Personal information
- Born: Matthew David Sadler 15 May 1974 (age 52) Chatham, England

Chess career
- Country: England
- Title: Grandmaster (1993)
- FIDE rating: 2694 (August 2026)
- Peak rating: 2694 (March 2020)
- Peak ranking: No. 16 (July 1997)

= Matthew Sadler =

English chess grandmaster (born 1974)

Matthew David Sadler (born 15 May 1974) is an English chess grandmaster, chess writer and two-time British Chess Champion.

==Personal life==
Sadler has a French mother, speaks French perfectly and is also qualified to play in closed French events. He was tipped to reach the heights scaled by such other leading English players as Michael Adams and Nigel Short but made the decision to cease playing professionally in his mid-20s, opting for an IT career in the Netherlands.

In 1988, Matthew appeared on the first ever episode of British TV show You Bet!. He won an award for successfully identifying the opponent, year and result of memorable chess matches featuring Bobby Fischer by looking at random board displays.

==Chess career==
Sadler won the British Championship in 1995 at the age of 21 and again in 1997 (jointly with Michael Adams). He represented England in the 1996 Chess Olympiad, scoring 10½/13 and winning a gold medal for the best score on board four (England finished fourth), and also played in 1998 scoring 7½/12. He made 7/9 on board four for England at the European Team Chess Championship in Pula in 1997. His was the best individual score of the five-man English team and so contributed significantly to England's first (and to date only) gold medal in a major competition.

For several years, he was the book reviewer for New In Chess magazine and also wrote books and articles for other chess magazines. In 2000, his book Queen's Gambit Declined (published by Everyman) was awarded the British Chess Federation's book of the year award.
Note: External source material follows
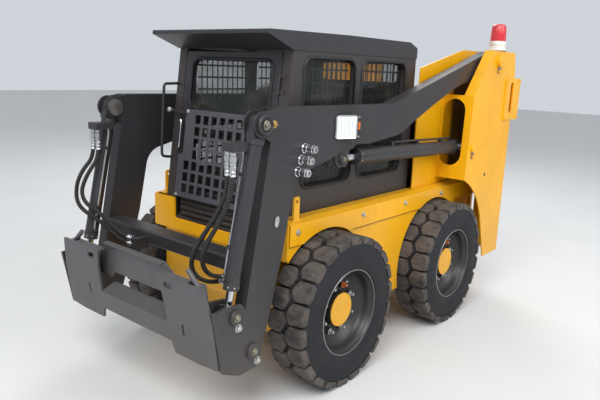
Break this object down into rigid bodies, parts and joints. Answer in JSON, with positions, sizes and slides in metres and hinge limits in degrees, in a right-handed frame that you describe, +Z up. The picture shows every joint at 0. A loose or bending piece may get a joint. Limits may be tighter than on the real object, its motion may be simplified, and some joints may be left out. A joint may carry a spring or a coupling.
{
  "type": "skid steer loader",
  "caption": "Yellow and charcoal skid steer loader with radial lift boom, quick coupler without a tool, guarded cab, twin rear towers and red beacon.",
  "frame": {"origin": "centre of the ground footprint, on the ground", "axes": "+Z up, -Y to the machine's front, +X to the machine's left hand side"},
  "size_m": [1.448, 3.042, 2.049],
  "materials": {
    "yellow_paint": "worn gloss",
    "grey_paint": "satin",
    "tyre_rubber": "dusty",
    "rim_paint": "satin",
    "clear_glass": "tinted",
    "chrome_steel": "polished",
    "bare_steel": "machined",
    "lamp_red": "clear",
    "lamp_clear": "clear",
    "white_plastic": "matte",
    "black_plastic": "matte",
    "hose_rubber": "matte",
    "seat_vinyl": "worn",
    "cast_metal": "rough"
  },
  "bodies": {
    "chassis": {"axle_housings": "cast_metal", "beacon_base": "white_plastic", "beacon_dome": "lamp_red", "cab_floor": "grey_paint", "cab_glass": "clear_glass", "cab_rear_wall": "grey_paint", "cab_roof": "grey_paint", "cab_sides": "grey_paint", "chassis_tub": "yellow_paint", "engine_block": "cast_metal", "footwell_panel": "grey_paint", "front_panel": "yellow_paint", "grab_rail": "grey_paint", "operator_station": "grey_paint", "radiator": "cast_metal", "rear_counterweight": "yellow_paint", "seat_cushions": "seat_vinyl", "side_sills": "yellow_paint", "tail_lamp_guards": "yellow_paint", "tail_lamps": "lamp_red", "tower_pins": "bare_steel", "towers": "yellow_paint"},
    "cab_door": {"door_frame": "grey_paint", "door_glass": "clear_glass", "door_guard": "grey_paint", "door_handle": "chrome_steel"},
    "rear_door": {"rear_door": "yellow_paint", "rear_grille": "black_plastic"},
    "hood": {"hood": "yellow_paint"},
    "boom": {"boom_arms": "grey_paint", "cross_beam": "grey_paint", "boom_pins": "bare_steel", "work_lamps": "black_plastic", "work_lamp_lenses": "lamp_clear", "quick_couplers": "chrome_steel", "tilt_hose_left_inner": "hose_rubber", "tilt_hose_left_outer": "hose_rubber", "tilt_hose_right_inner": "hose_rubber", "tilt_hose_right_outer": "hose_rubber"},
    "coupler": {"coupler_frame": "grey_paint", "coupler_ears": "grey_paint", "coupler_levers": "grey_paint"},
    "lift_barrel_left": {"lift_barrel_left": "grey_paint"},
    "lift_rod_left": {"lift_rod_left": "chrome_steel"},
    "tilt_barrel_left": {"tilt_barrel_left": "grey_paint"},
    "tilt_rod_left": {"tilt_rod_left": "chrome_steel"},
    "lift_barrel_right": {"lift_barrel_right": "grey_paint"},
    "lift_rod_right": {"lift_rod_right": "chrome_steel"},
    "tilt_barrel_right": {"tilt_barrel_right": "grey_paint"},
    "tilt_rod_right": {"tilt_rod_right": "chrome_steel"},
    "wheel_front_left": {"tyre_front_left": "tyre_rubber", "rim_front_left": "rim_paint"},
    "wheel_front_right": {"tyre_front_right": "tyre_rubber", "rim_front_right": "rim_paint"},
    "wheel_rear_left": {"tyre_rear_left": "tyre_rubber", "rim_rear_left": "rim_paint"},
    "wheel_rear_right": {"tyre_rear_right": "tyre_rubber", "rim_rear_right": "rim_paint"}
  },
  "joints": [
    {"name": "wheel_front_left_spin", "type": "hinge", "parent": "chassis", "child": "wheel_front_left", "pos_m": [0, -0.6165, 0.415], "axis": [1, 0, 0], "continuous": true},
    {"name": "wheel_front_right_spin", "type": "hinge", "parent": "chassis", "child": "wheel_front_right", "pos_m": [0, -0.6165, 0.415], "axis": [1, 0, 0], "continuous": true},
    {"name": "wheel_rear_left_spin", "type": "hinge", "parent": "chassis", "child": "wheel_rear_left", "pos_m": [0, 0.5985, 0.415], "axis": [1, 0, 0], "continuous": true},
    {"name": "wheel_rear_right_spin", "type": "hinge", "parent": "chassis", "child": "wheel_rear_right", "pos_m": [0, 0.5985, 0.415], "axis": [1, 0, 0], "continuous": true},
    {"name": "boom_lift", "type": "hinge", "parent": "chassis", "child": "boom", "pos_m": [0, 1.096, 1.782], "axis": [-1, 0, 0], "range_deg": [-3, 55]},
    {"name": "coupler_tilt", "type": "hinge", "parent": "boom", "child": "coupler", "pos_m": [0, -1.265, 0.392], "axis": [1, 0, 0], "range_deg": [-15, 80]},
    {"name": "cab_door_swing", "type": "hinge", "parent": "chassis", "child": "cab_door", "pos_m": [0.364, -0.93557, 0.93], "axis": [0, 0.1236, 0.9923], "range_deg": [0, 75]},
    {"name": "rear_door_swing", "type": "hinge", "parent": "chassis", "child": "rear_door", "pos_m": [-0.46, 1.422, 1], "axis": [0, 0, 1], "range_deg": [0, 100]},
    {"name": "hood_lift", "type": "hinge", "parent": "chassis", "child": "hood", "pos_m": [0, 0.401, 1.577], "axis": [1, 0, 0], "range_deg": [0, 60]},
    {"name": "lift_barrel_left_swing", "type": "hinge", "parent": "chassis", "child": "lift_barrel_left", "pos_m": [0, 0.787, 1.19], "axis": [-1, 0, 0], "range_deg": [-3.2, 55]},
    {"name": "lift_rod_left_slide", "type": "slide", "parent": "lift_barrel_left", "child": "lift_rod_left", "axis": [0, -0.9996, 0.0272], "range_m": [-0.04, 0.63]},
    {"name": "tilt_barrel_left_swing", "type": "hinge", "parent": "boom", "child": "tilt_barrel_left", "pos_m": [0, -1.207, 1.429], "axis": [-1, 0, 0], "range_deg": [-1, 4]},
    {"name": "tilt_rod_left_slide", "type": "slide", "parent": "tilt_barrel_left", "child": "tilt_rod_left", "axis": [0, -0.2031, -0.9792], "range_m": [-0.06, 0.3]},
    {"name": "lift_barrel_right_swing", "type": "hinge", "parent": "chassis", "child": "lift_barrel_right", "pos_m": [0, 0.787, 1.19], "axis": [-1, 0, 0], "range_deg": [-3.2, 55]},
    {"name": "lift_rod_right_slide", "type": "slide", "parent": "lift_barrel_right", "child": "lift_rod_right", "axis": [0, -0.9996, 0.0272], "range_m": [-0.04, 0.63]},
    {"name": "tilt_barrel_right_swing", "type": "hinge", "parent": "boom", "child": "tilt_barrel_right", "pos_m": [0, -1.207, 1.429], "axis": [-1, 0, 0], "range_deg": [-1, 4]},
    {"name": "tilt_rod_right_slide", "type": "slide", "parent": "tilt_barrel_right", "child": "tilt_rod_right", "axis": [0, -0.2031, -0.9792], "range_m": [-0.06, 0.3]}
  ],
  "couplings": [
    {"joint": "lift_barrel_left_swing", "follows": "boom_lift", "ratio": 0.991},
    {"joint": "lift_rod_left_slide", "follows": "boom_lift", "m_per_rad": 0.6448},
    {"joint": "tilt_barrel_left_swing", "follows": "coupler_tilt", "ratio": 0.03},
    {"joint": "tilt_rod_left_slide", "follows": "coupler_tilt", "m_per_rad": 0.2098},
    {"joint": "lift_barrel_right_swing", "follows": "boom_lift", "ratio": 0.991},
    {"joint": "lift_rod_right_slide", "follows": "boom_lift", "m_per_rad": 0.6448},
    {"joint": "tilt_barrel_right_swing", "follows": "coupler_tilt", "ratio": 0.03},
    {"joint": "tilt_rod_right_slide", "follows": "coupler_tilt", "m_per_rad": 0.2098}
  ]
}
Latterly a resident of Amersfoort, Sadler returned to chess in 2010 to play in a rapidplay tournament held in nearby Wageningen. He won the event with a perfect score of 7/7, finishing ahead of grandmasters Jan Timman, Friso Nijboer and Daniel Fridman. In August 2011, Sadler continued his resurgence by winning the XIII Open Internacional D'Escacs de Sants, scoring 8½/10, ahead of several grandmasters including Jan Smeets. Right thereafter, in October 2011, he went on to compete in the Oslo Chess International; participants included ten other grandmasters, among them Sergei Tiviakov, Jon Ludvig Hammer and Sergey Volkov, all being 2600+ rated. Sadler won convincingly, with 8/9 points and a performance rating of 2849. Going into 2012, the gain in rating points elevated him to fourth rank amongst active English players and also lifted him back into the World Top 100.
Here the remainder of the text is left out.